(Problem statement):
Every line in the listing is to be echoed verbatim.

(Dataset extract):
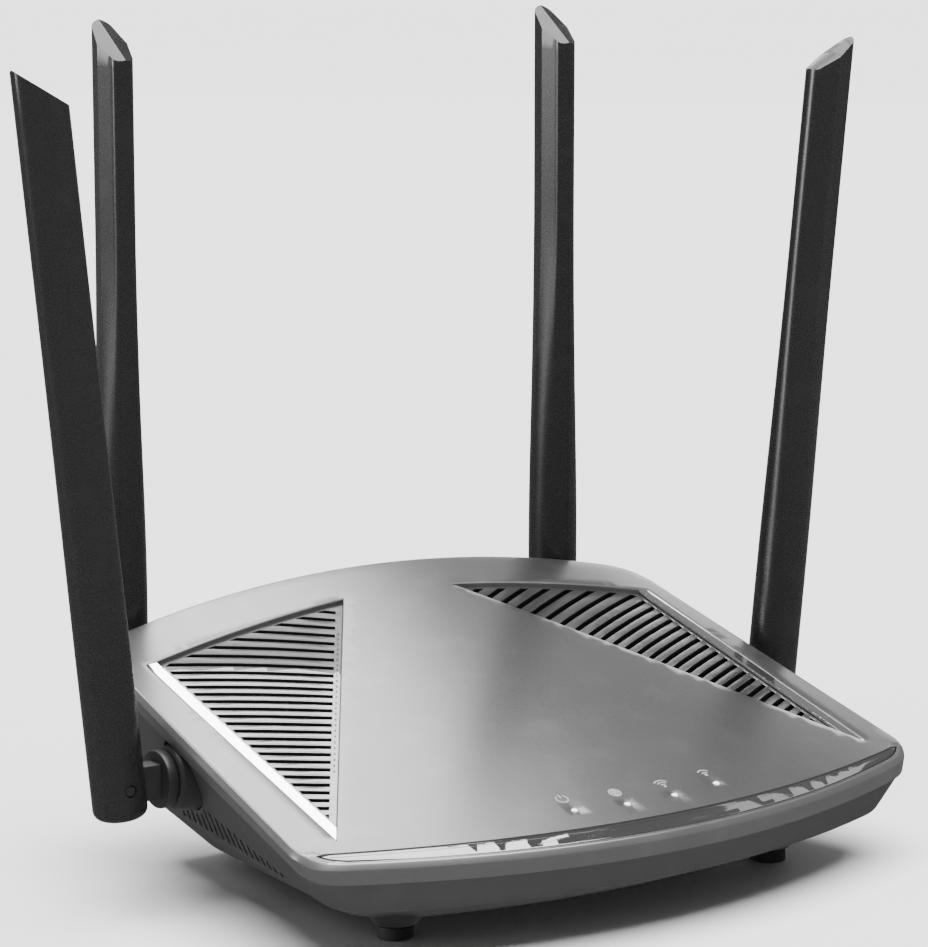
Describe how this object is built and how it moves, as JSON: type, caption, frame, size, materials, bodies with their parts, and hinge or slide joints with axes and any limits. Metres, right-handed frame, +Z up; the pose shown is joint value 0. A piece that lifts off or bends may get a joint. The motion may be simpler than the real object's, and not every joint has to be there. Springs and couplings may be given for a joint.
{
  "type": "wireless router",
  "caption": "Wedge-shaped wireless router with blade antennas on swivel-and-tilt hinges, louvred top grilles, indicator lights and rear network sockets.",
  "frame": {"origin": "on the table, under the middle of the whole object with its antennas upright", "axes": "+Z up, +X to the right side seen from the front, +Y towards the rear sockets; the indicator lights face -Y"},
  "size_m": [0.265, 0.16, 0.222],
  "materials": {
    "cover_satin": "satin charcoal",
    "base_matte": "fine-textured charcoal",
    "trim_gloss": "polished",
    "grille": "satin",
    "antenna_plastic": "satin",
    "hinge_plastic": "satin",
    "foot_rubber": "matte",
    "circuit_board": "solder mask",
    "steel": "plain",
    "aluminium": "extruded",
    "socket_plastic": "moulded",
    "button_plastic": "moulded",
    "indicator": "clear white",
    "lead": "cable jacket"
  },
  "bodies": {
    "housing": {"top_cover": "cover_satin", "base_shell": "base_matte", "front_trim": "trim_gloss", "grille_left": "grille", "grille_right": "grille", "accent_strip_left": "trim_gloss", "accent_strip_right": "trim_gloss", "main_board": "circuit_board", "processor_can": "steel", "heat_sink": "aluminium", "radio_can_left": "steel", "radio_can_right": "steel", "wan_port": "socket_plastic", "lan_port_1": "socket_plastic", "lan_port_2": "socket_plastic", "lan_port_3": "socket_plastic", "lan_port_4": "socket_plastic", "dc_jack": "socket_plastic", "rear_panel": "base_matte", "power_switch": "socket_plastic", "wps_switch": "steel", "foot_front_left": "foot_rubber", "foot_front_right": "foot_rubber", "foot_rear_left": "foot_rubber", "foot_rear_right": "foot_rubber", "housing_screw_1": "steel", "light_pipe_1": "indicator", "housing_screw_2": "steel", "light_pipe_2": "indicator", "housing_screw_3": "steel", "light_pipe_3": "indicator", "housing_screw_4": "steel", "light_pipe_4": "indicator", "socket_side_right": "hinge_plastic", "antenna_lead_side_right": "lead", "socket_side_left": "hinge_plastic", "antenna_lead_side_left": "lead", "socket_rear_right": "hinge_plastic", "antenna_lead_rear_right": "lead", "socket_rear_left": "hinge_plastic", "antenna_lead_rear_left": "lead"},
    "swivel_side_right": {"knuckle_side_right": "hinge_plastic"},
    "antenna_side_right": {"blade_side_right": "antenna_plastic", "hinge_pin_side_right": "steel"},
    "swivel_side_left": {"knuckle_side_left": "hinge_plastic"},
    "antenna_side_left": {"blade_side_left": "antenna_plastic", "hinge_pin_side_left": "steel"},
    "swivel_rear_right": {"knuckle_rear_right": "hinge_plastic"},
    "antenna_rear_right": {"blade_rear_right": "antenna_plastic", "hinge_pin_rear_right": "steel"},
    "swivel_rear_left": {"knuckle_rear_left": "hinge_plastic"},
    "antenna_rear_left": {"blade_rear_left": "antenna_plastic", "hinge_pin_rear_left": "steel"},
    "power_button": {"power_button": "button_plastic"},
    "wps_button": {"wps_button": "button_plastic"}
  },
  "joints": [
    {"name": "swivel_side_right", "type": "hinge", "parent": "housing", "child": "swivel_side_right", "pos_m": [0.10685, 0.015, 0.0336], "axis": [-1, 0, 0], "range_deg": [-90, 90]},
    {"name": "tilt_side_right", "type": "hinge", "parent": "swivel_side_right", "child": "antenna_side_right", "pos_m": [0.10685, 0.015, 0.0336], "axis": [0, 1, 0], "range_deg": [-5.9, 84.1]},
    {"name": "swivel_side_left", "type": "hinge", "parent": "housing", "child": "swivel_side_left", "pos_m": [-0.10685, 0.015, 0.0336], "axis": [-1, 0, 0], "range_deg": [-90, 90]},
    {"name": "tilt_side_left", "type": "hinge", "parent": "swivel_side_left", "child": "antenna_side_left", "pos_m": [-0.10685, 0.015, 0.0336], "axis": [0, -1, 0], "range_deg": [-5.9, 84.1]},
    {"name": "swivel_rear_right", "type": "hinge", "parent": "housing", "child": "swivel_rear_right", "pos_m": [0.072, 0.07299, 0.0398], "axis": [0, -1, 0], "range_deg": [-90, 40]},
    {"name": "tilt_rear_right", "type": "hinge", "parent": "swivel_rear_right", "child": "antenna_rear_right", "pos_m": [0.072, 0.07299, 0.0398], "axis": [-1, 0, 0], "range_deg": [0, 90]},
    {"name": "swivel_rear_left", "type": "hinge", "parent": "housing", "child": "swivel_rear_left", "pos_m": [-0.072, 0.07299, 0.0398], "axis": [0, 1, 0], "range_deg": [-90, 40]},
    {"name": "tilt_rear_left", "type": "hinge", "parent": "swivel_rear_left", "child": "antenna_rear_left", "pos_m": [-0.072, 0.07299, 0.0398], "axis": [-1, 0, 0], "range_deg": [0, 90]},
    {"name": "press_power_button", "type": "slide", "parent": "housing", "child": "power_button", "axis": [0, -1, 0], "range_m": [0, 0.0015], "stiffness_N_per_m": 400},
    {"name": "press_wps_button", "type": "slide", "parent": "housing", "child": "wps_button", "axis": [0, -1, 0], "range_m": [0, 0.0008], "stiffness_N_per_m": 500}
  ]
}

(Exercise output):
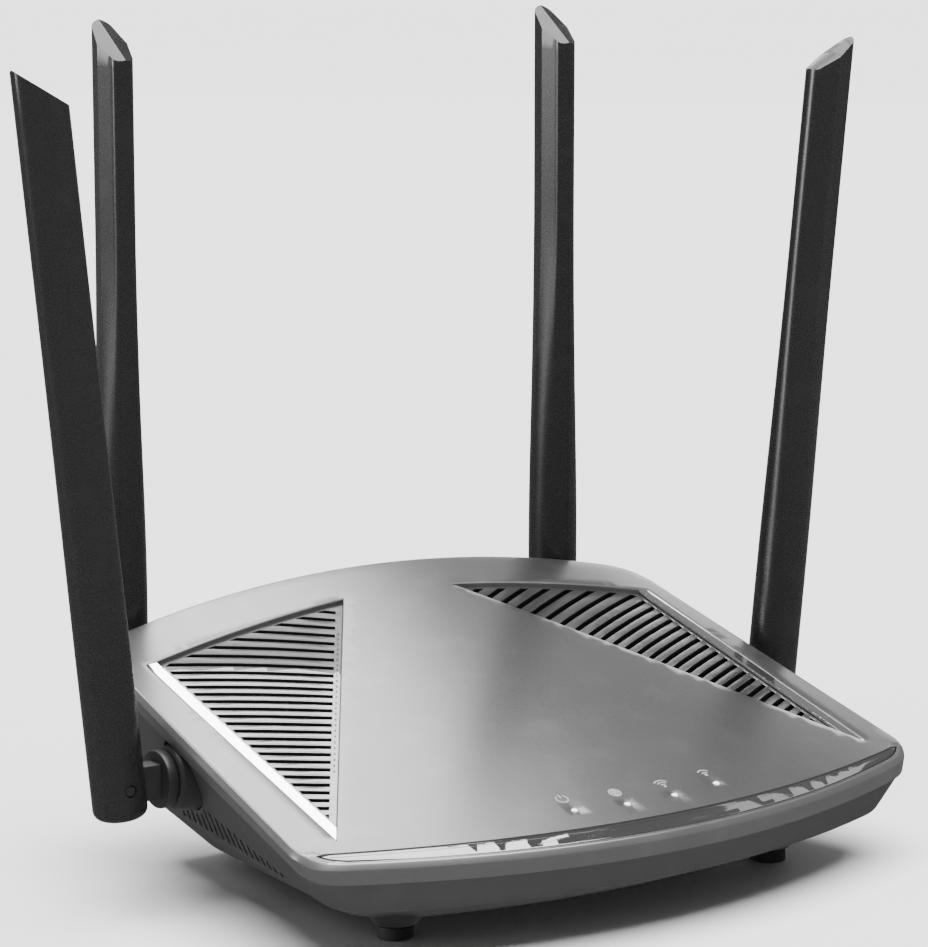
Describe how this object is built and how it moves, as JSON: type, caption, frame, size, materials, bodies with their parts, and hinge or slide joints with axes and any limits. Metres, right-handed frame, +Z up; the pose shown is joint value 0. A piece that lifts off or bends may get a joint. The motion may be simpler than the real object's, and not every joint has to be there. Springs and couplings may be given for a joint.
{
  "type": "wireless router",
  "caption": "Wedge-shaped wireless router with blade antennas on swivel-and-tilt hinges, louvred top grilles, indicator lights and rear network sockets.",
  "frame": {"origin": "on the table, under the middle of the whole object with its antennas upright", "axes": "+Z up, +X to the right side seen from the front, +Y towards the rear sockets; the indicator lights face -Y"},
  "size_m": [0.265, 0.16, 0.222],
  "materials": {
    "cover_satin": "satin charcoal",
    "base_matte": "fine-textured charcoal",
    "trim_gloss": "polished",
    "grille": "satin",
    "antenna_plastic": "satin",
    "hinge_plastic": "satin",
    "foot_rubber": "matte",
    "circuit_board": "solder mask",
    "steel": "plain",
    "aluminium": "extruded",
    "socket_plastic": "moulded",
    "button_plastic": "moulded",
    "indicator": "clear white",
    "lead": "cable jacket"
  },
  "bodies": {
    "housing": {"top_cover": "cover_satin", "base_shell": "base_matte", "front_trim": "trim_gloss", "grille_left": "grille", "grille_right": "grille", "accent_strip_left": "trim_gloss", "accent_strip_right": "trim_gloss", "main_board": "circuit_board", "processor_can": "steel", "heat_sink": "aluminium", "radio_can_left": "steel", "radio_can_right": "steel", "wan_port": "socket_plastic", "lan_port_1": "socket_plastic", "lan_port_2": "socket_plastic", "lan_port_3": "socket_plastic", "lan_port_4": "socket_plastic", "dc_jack": "socket_plastic", "rear_panel": "base_matte", "power_switch": "socket_plastic", "wps_switch": "steel", "foot_front_left": "foot_rubber", "foot_front_right": "foot_rubber", "foot_rear_left": "foot_rubber", "foot_rear_right": "foot_rubber", "housing_screw_1": "steel", "light_pipe_1": "indicator", "housing_screw_2": "steel", "light_pipe_2": "indicator", "housing_screw_3": "steel", "light_pipe_3": "indicator", "housing_screw_4": "steel", "light_pipe_4": "indicator", "socket_side_right": "hinge_plastic", "antenna_lead_side_right": "lead", "socket_side_left": "hinge_plastic", "antenna_lead_side_left": "lead", "socket_rear_right": "hinge_plastic", "antenna_lead_rear_right": "lead", "socket_rear_left": "hinge_plastic", "antenna_lead_rear_left": "lead"},
    "swivel_side_right": {"knuckle_side_right": "hinge_plastic"},
    "antenna_side_right": {"blade_side_right": "antenna_plastic", "hinge_pin_side_right": "steel"},
    "swivel_side_left": {"knuckle_side_left": "hinge_plastic"},
    "antenna_side_left": {"blade_side_left": "antenna_plastic", "hinge_pin_side_left": "steel"},
    "swivel_rear_right": {"knuckle_rear_right": "hinge_plastic"},
    "antenna_rear_right": {"blade_rear_right": "antenna_plastic", "hinge_pin_rear_right": "steel"},
    "swivel_rear_left": {"knuckle_rear_left": "hinge_plastic"},
    "antenna_rear_left": {"blade_rear_left": "antenna_plastic", "hinge_pin_rear_left": "steel"},
    "power_button": {"power_button": "button_plastic"},
    "wps_button": {"wps_button": "button_plastic"}
  },
  "joints": [
    {"name": "swivel_side_right", "type": "hinge", "parent": "housing", "child": "swivel_side_right", "pos_m": [0.10685, 0.015, 0.0336], "axis": [-1, 0, 0], "range_deg": [-90, 90]},
    {"name": "tilt_side_right", "type": "hinge", "parent": "swivel_side_right", "child": "antenna_side_right", "pos_m": [0.10685, 0.015, 0.0336], "axis": [0, 1, 0], "range_deg": [-5.9, 84.1]},
    {"name": "swivel_side_left", "type": "hinge", "parent": "housing", "child": "swivel_side_left", "pos_m": [-0.10685, 0.015, 0.0336], "axis": [-1, 0, 0], "range_deg": [-90, 90]},
    {"name": "tilt_side_left", "type": "hinge", "parent": "swivel_side_left", "child": "antenna_side_left", "pos_m": [-0.10685, 0.015, 0.0336], "axis": [0, -1, 0], "range_deg": [-5.9, 84.1]},
    {"name": "swivel_rear_right", "type": "hinge", "parent": "housing", "child": "swivel_rear_right", "pos_m": [0.072, 0.07299, 0.0398], "axis": [0, -1, 0], "range_deg": [-90, 40]},
    {"name": "tilt_rear_right", "type": "hinge", "parent": "swivel_rear_right", "child": "antenna_rear_right", "pos_m": [0.072, 0.07299, 0.0398], "axis": [-1, 0, 0], "range_deg": [0, 90]},
    {"name": "swivel_rear_left", "type": "hinge", "parent": "housing", "child": "swivel_rear_left", "pos_m": [-0.072, 0.07299, 0.0398], "axis": [0, 1, 0], "range_deg": [-90, 40]},
    {"name": "tilt_rear_left", "type": "hinge", "parent": "swivel_rear_left", "child": "antenna_rear_left", "pos_m": [-0.072, 0.07299, 0.0398], "axis": [-1, 0, 0], "range_deg": [0, 90]},
    {"name": "press_power_button", "type": "slide", "parent": "housing", "child": "power_button", "axis": [0, -1, 0], "range_m": [0, 0.0015], "stiffness_N_per_m": 400},
    {"name": "press_wps_button", "type": "slide", "parent": "housing", "child": "wps_button", "axis": [0, -1, 0], "range_m": [0, 0.0008], "stiffness_N_per_m": 500}
  ]
}